MS Moves R&D To Canada Due To Immigration Problem
telso writes "Microsoft will be opening a new software development center in Vancouver because of difficulties getting workers into the US. The company said the center will 'allow the company to continue to recruit and retain highly skilled people affected by the immigration issues in the US' It seems possible that shrinking immigration quotas have affected America's tax and knowledge base."
(And I hate that phrase.)
There is no shortage of programmers or software engineers in the U.S.; there is a shortage of people who are interested in being paid next to nothing.
I read this as Microsoft does not want to take the time, money or effort to get people cleared by Homeland Security. So they can get people from Indian and China to work with temporay visas in canada easier.
The company said the centre will 'allow the company to continue to recruit and retain highly skilled people affected by the immigration issues in the U.S.'
Translation: We don't want to pay American employees what they're worth, so we're going somewhere else.
It's their right to do so, but....
I was on a congressionally funded study of some specialized skills of which the government believed there was a shortage. We had a distinguished economist on the committee and his first comment was, "There is no shortage. Employers (the government, in this case) always perceive a shortage because they want to pay their employees less."
There are more than enough qualified engineers in the US to work for the tech firms. They're just not willing to compete on the salaries. When Bill Gates says, "we need more visas for the best and the brightest,' he means he wants to pay less for talent.
The question is. . . Will the Canadians put up with it?
Or will they insist that Microsoft hire qualified Canadian programmers first (as the US gubermint refuses to do)?
Ask yourself, why are they moving to Canada and not India/China if low wages is all they are after?
Could they be moving to Canada because:
-it has a very similar social, economic, and political environment to the US which makes it good for business
-Canada has 'open borders' for highly skilled and educated foreigners (yes, even Americans)
-Canada has very strong labor laws protecting the immigrants: they have the same rights as the natives, can switch employers, won't be deported (in fact, "ratting out" a bad employer can them a permanent visa, as happened to a bunch of welders recently)
-Canada believes in cultivating the best and the brightest, no matter where they were born
Face it, Canada is a mini-US, but with a more reasonable immigration policy. Canada is now the fastest growing economy in the entire G8 (the only one at over 3%), the Canadian dollar, the GDP, and the worker wealth.
Obama likes poor people so much, he wants to make more of them.

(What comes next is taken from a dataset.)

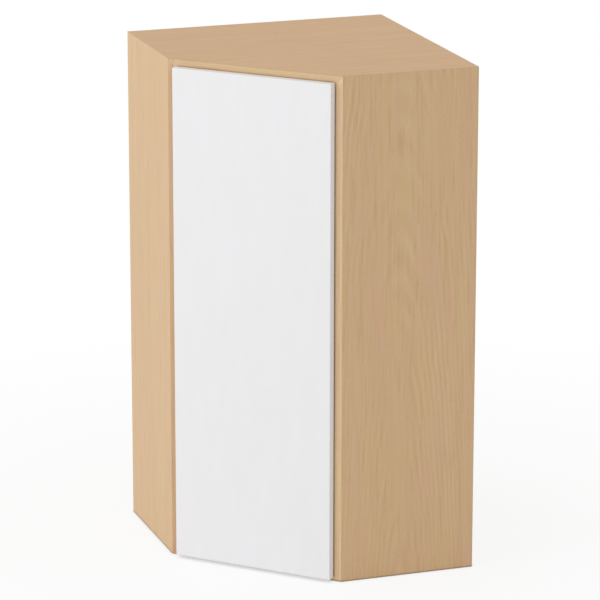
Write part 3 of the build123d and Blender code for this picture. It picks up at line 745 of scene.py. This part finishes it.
def addFittings():
    screw = screwTree()
    for node, name, body, sizes in screwKinds:
        standing = 0.0 if sizes["Sunk"] else sizes["Head Height"]
        fit(node, name, screw, screwPlaces(node, standing), zincPlate, body, sizes)

    # a cam's face looks into the cabinet, its mouth at the side panel it draws in
    cams = []
    for points, middle, axis in placesOf("joint_cams"):
        facesUp = middle[2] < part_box("lower_shelf")[0][2]
        face = points[:, 2].max() if facesUp else points[:, 2].min()
        mouth = (-1.0, 0.0, 0.0) if middle[0] < middle[1] else (0.0, -1.0, 0.0)
        cams.append(((middle[0], middle[1], face), (0, 0, 1.0 if facesUp else -1.0), mouth))
    fit("joint_cams", "jointCams", camTree(), cams, zincCasting, "carcass")

    # a pin's spoon is the end with the wide flat part
    r = pinReading
    pins = []
    for points, middle, axis in placesOf("shelf_pins"):
        size = np.ptp(points, axis=0)
        lengthways, across = (0, 1) if size[0] > size[1] else (1, 0)
        low, high = points[:, lengthways].min(), points[:, lengthways].max()
        lowEnd = points[np.abs(points[:, lengthways] - low) < r["endSlice"]]
        spoonLow = np.ptp(lowEnd[:, across]) > r["spoonWidth"]
        place, way = [middle[0], middle[1], points[:, 2].max() - r["spoonDrop"]], [0.0, 0.0, 0.0]
        place[lengthways] = low + r["spoonReach"] if spoonLow else high - r["spoonReach"]
        way[lengthways] = -1.0 if spoonLow else 1.0
        pins.append((place, way, (0, 0, 1)))
    fit("shelf_pins", "shelfPins", pinTree(), pins, nickelPlate, "carcass")

    dowel = dowelTree()
    kinds = {}
    for points, middle, axis in placesOf("wooden_dowels"):
        reach = (points - middle) @ axis
        radius = np.linalg.norm(points - middle - np.outer(reach, axis), axis=1).max()
        kinds.setdefault((round(float(radius), 5), round(float(np.ptp(reach)), 4)), []).append(
            (middle + axis * reach.max(), axis, (0, 0, 1)))
    for label, ((radius, length), places) in zip(("thick", "thin"), sorted(kinds.items(), reverse=True)):
        fit("wooden_dowels", "dowels_" + label, dowel, places, rawBeech, "carcass",
            {"Radius": radius, "Length": length})

    inward = np.array([1.0, 1.0, 0.0]) / math.sqrt(2)
    pads = [(middle + inward * ((points - middle) @ inward).max(), inward, (0, 0, 1))
            for points, middle, axis in placesOf("door_buffers")]
    fit("door_buffers", "doorBuffers", bufferTree(), pads, clearRubber, "door")


addFittings()
print("fittings in place")

# White studio: an even ambient, one big soft lamp at the left, a pale floor that keeps the shadow
studio = {
    "ambient": 0.655,
    "slope": (-0.28, -0.04, 0.12),         # the dome is brighter towards the left and above
    "lampPower": 28.0,
    "lampSize": 2.6,
    "lampPlace": (-4.0, -0.64, 2.53),
    "lampAim": (0.0, 0.0, 0.57),
    "floorSize": 14.0,
    "floorColour": "#F6F6F6",
    "floorGlow": 0.86,         # share of plain white that the camera sees on the floor by the cabinet
    "whiteFrom": (0.5, 1.8),   # it rises to all white between these distances
    "contact": 0.010,          # how far the painted contact shadow under the edges reaches
    "contactRange": (0.45, 0.95),          # open share of the view where it is full and where it ends
    "contactGlow": 0.42,       # what is left of the white in it
}


def buildStudio():
    world = bpy.data.worlds.new("whiteStudio")
    bpy.context.scene.world = world
    world.use_nodes = True
    world.node_tree.nodes.clear()
    add = partial(addNode, world.node_tree)
    rays = add("ShaderNodeLightPath").outputs
    mirrored = add("ShaderNodeMath", rays["Is Glossy Ray"], rays["Is Transmission Ray"], operation="MAXIMUM")
    seen = add("ShaderNodeMath", rays["Is Camera Ray"], mirrored, operation="MAXIMUM")
    way = add("ShaderNodeTexCoord").outputs["Generated"]
    lean = add("ShaderNodeVectorMath", way, studio["slope"], operation="DOT_PRODUCT").outputs["Value"]
    dome = add("ShaderNodeMath", lean, studio["ambient"], operation="ADD")
    sky = add("ShaderNodeBackground", (1, 1, 1, 1), add("ShaderNodeMix", {0: seen, 2: dome, 3: 1.0}))
    add("ShaderNodeOutputWorld", sky)

    lamp = bpy.data.lights.new("leftSoftbox", "AREA")
    lamp.shape = "SQUARE"
    lamp.size = studio["lampSize"]
    lamp.energy = studio["lampPower"]
    lampObject = newObject("leftSoftbox", lamp)
    lampObject.location = studio["lampPlace"]
    aim = [b - a for a, b in zip(studio["lampPlace"], studio["lampAim"])]
    flat = math.hypot(aim[0], aim[1])
    lampObject.rotation_euler = (math.pi / 2 + math.atan2(aim[2], flat), 0, math.atan2(-aim[0], aim[1]))

    material, add = newMaterial("paleFloor")
    rays = add("ShaderNodeLightPath").outputs
    seen = add("ShaderNodeMath", rays["Is Camera Ray"], rays["Is Glossy Ray"], operation="MAXIMUM")
    away = add("ShaderNodeVectorMath", add("ShaderNodeTexCoord").outputs["Object"], operation="LENGTH")
    white = add("ShaderNodeMapRange", away.outputs["Value"], *studio["whiteFrom"], studio["floorGlow"], 1.0)
    # painted contact shadow: ambient occlusion dims the floor's white where the cabinet meets it
    nearby = add("ShaderNodeAmbientOcclusion", {"Distance": studio["contact"]}, samples=nearSamples)
    clear = add("ShaderNodeMapRange", nearby.outputs["AO"], *studio["contactRange"], studio["contactGlow"], 1.0)
    share = add("ShaderNodeMath", seen, add("ShaderNodeMath", white, clear, operation="MULTIPLY"),
                operation="MULTIPLY")
    matt = add("ShaderNodeBsdfDiffuse", linearColour(studio["floorColour"]))
    glow = add("ShaderNodeEmission", (1, 1, 1, 1), 1.0)
    add("ShaderNodeOutputMaterial", add("ShaderNodeMixShader", share, matt, glow))
    half = studio["floorSize"] / 2
    corners = [(-half, -half, 0), (half, -half, 0), (half, half, 0), (-half, half, 0)]
    newObject("studioFloor", newMesh("studioFloor", corners, [(0, 1, 2, 3)], material))


buildStudio()
print("studio built")

# The photograph's viewpoint, from the cabinet's corners in it
photoView = {
    "place": (-2.5647, -7.4494, 2.7841),
    "azimuth": 18.868,         # degrees from +Y towards +X
    "tilt": -15.716,
    "lens": 218.37,
    "sensor": 36.0,
    "shiftX": 0.0145,
}


def placeCamera():
    data = bpy.data.cameras.new("photoCamera")
    data.sensor_width = photoView["sensor"]
    data.lens = photoView["lens"]
    data.shift_x = photoView["shiftX"]
    camera = newObject("photoCamera", data)
    camera.location = photoView["place"]
    camera.rotation_euler = (math.radians(90 + photoView["tilt"]), 0, -math.radians(photoView["azimuth"]))
    bpy.context.scene.camera = camera
    bpy.context.scene.view_settings.view_transform = "Standard"


placeCamera()
print("camera placed")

Let me see if I've got this straight:
Your saying that Microsoft can't find employees because they don't pay enough because salaries are being held artificially low because of the flood of new employees from other countries.
Something not quite right about that argument. Seems to me that if the programming field was being flooded with immigrants, Microsoft would not have trouble finding employees.
On most subjects Slashdot seems to largely adhere to the open competitive markets are efficient markets theory. Except when it comes to this subject, which is repeatedly posted as news every few weeks.
The fact is whether you are buying a toaster, calling support or getting a job its increasingly a global economy. One way or another you are competing with people from India, China and Canada.
Microsoft going to Canada to hire people can only be attributed to one thing. They feel they get a better deal there. And before we call them greedy or evil, we should consider that most of us do the same thing when buying a toaster, we look for the best quality at the lowest price.
The fact that the USA is a less attractive than Canada as a place to hire foreign workers won't be a surprise to many foreign workers who have worked in the USA. The procedures for foreign workers in USA are complex, slow and characterized by hostility from immigration officials at every stage. (I left USA after my H1B visa was extended for the last time and green card procedures were too expensive, restrictive and lengthy for my taste (I would point out that my time in USA was otherwise excellent and I love the place, the people and the culture)).
In today's world, the only sustainable way to increase your earnings is to make yourself more valuable. If you are asking Microsoft to pay you more than another similarly skilled candidate based on geography or nationality then you are just asking them to subsidize you.